Esse método é descrito por alguns acadêmicos ocidentais e ensinado como uma introdução ao budismo por alguns professores contemporâneos do Maaiana, como por exemplo o 14º Dalai Lama,[42] Tenzin Gyatso.
De acordo com outras interpretações de mestres budistas e eruditos, e recentemente reconhecidas por alguns estudiosos ocidentais não budistas, as “verdades” não representam meras declarações e/ou indicações, entretanto estas podem ser agrupadas em dois grupos:[43]
- o sofrimento e as causas do sofrimento;
- a cessação do sofrimento e os caminhos para a libertação.
Assim, a Enciclopédia Macmillan de Budismo simplifica As Quatro Nobres Verdades, deixando-as da seguinte maneira:
- “A Verdade Nobre Que Está Sofrendo”;
- “A Verdade Nobre Que É O Surgimento do Sofrimento”;
- “A Verdade Nobre Que É O Fim do Sofrimento”;
- “A Verdade Nobre Que Produz o Caminho para o Fim do Sofrimento”.

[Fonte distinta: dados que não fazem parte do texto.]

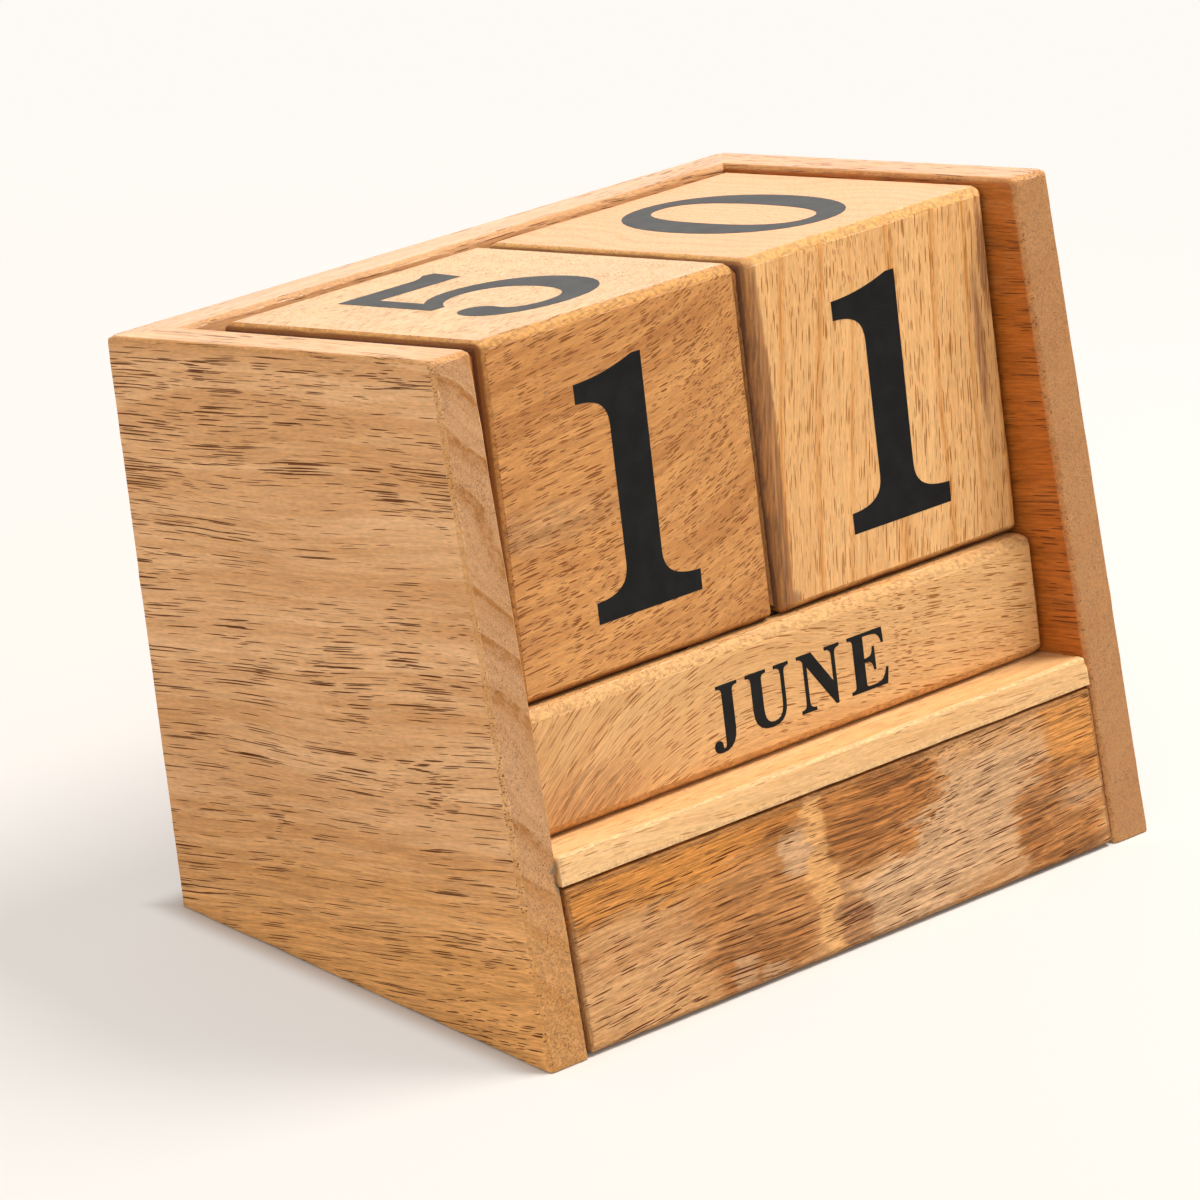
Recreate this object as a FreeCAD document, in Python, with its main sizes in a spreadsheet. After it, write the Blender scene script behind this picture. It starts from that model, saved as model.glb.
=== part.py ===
import FreeCAD, Part
import Sketcher
import os

# Desk calendar with drawer: a wooden case that leans back, two day cubes, three month bars
# and a wedge-shaped drawer under the shelf.  Millimetres.  +X is the right-hand side, the
# front faces -Y and +Z is up; the origin is under the middle of the case, on the desk.
#
# The case is built square and leans back as a whole, so its boards and the loose blocks are
# drawn in leaning bodies: their own Y runs to the rear along the shelf and their own Z runs
# up along the back.  The drawer and its base board are level and are drawn in level bodies.
# Both kinds are measured from the toe, where the sides' front edge meets the desk.

# ------------------------------------------------------------------ driving dimensions

DIMENSIONS = [
    ("lean_angle", 12.8, "degrees that the whole case leans back"),
    ("front_draft", 3.6, "degrees that the front edges lean back more than the case"),
    ("board_thickness", 7.6, "both side panels and the back panel"),
    ("board_ease", 0.7, "rounding of the boards' edges"),
    ("shelf_height", 27.6, "toe to the shelf's top face, along the back"),
    ("shelf_thickness", 4.2, "shelf board"),
    ("shelf_ledge", 8.5, "toe to the front bar, along the shelf"),
    ("rim_height", 0.8, "cubes' tops to the case's top edge"),
    ("base_thickness", 3.0, "level base board under the drawer"),
    ("cube_edge", 50.0, "day cubes"),
    ("cube_ease", 1.3, "rounding of the cubes' edges"),
    ("cube_left_gap", 5.8, "left panel to the tens cube"),
    ("cube_middle_gap", 1.0, "between the two cubes"),
    ("cube_right_gap", 0.5, "units cube to the right panel"),
    ("cube_rear_gap", 0.9, "cubes to the back panel"),
    ("bar_section", 17.6, "square month bars"),
    ("bar_ease", 1.6, "rounding of the bars' edges"),
    ("bar_end_gap", 0.4, "bars' ends to the side panels"),
    ("bar_gap", 0.2, "between bars, and rear bar to the back panel"),
    ("seat_gap", 0.1, "under and over the bars"),
    ("drawer_seam", 0.35, "drawer front to the case around it"),
    ("drawer_floor_gap", 0.5, "drawer front to the desk"),
    ("front_thickness", 8.0, "drawer front board"),
    ("drawer_wall", 3.0, "drawer sides and back"),
    ("drawer_bottom_thickness", 2.0, "drawer bottom"),
    ("drawer_run_gap", 0.2, "drawer bottom to the base board"),
    ("drawer_side_gap", 0.8, "drawer box to the side panels"),
    ("drawer_head_gap", 0.8, "drawer box to the shelf"),
    ("drawer_rear_gap", 5.0, "drawer box to the back panel"),
    ("groove_radius", 4.5, "finger groove under the drawer front"),
    ("groove_width", 40.0, "finger groove, side to side"),
]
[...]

A compreensão tradicional do teravada sobre As Quatro Nobres Verdades é que estas são um ensino avançado para aqueles que estão “prontos”.[44] A posição maaiana é que eles são ensinamentos prejudiciais para as pessoas que ainda não estão prontas para ensinar.[32] No Extremo Oriente, os ensinamentos são pouco conhecidos.[45]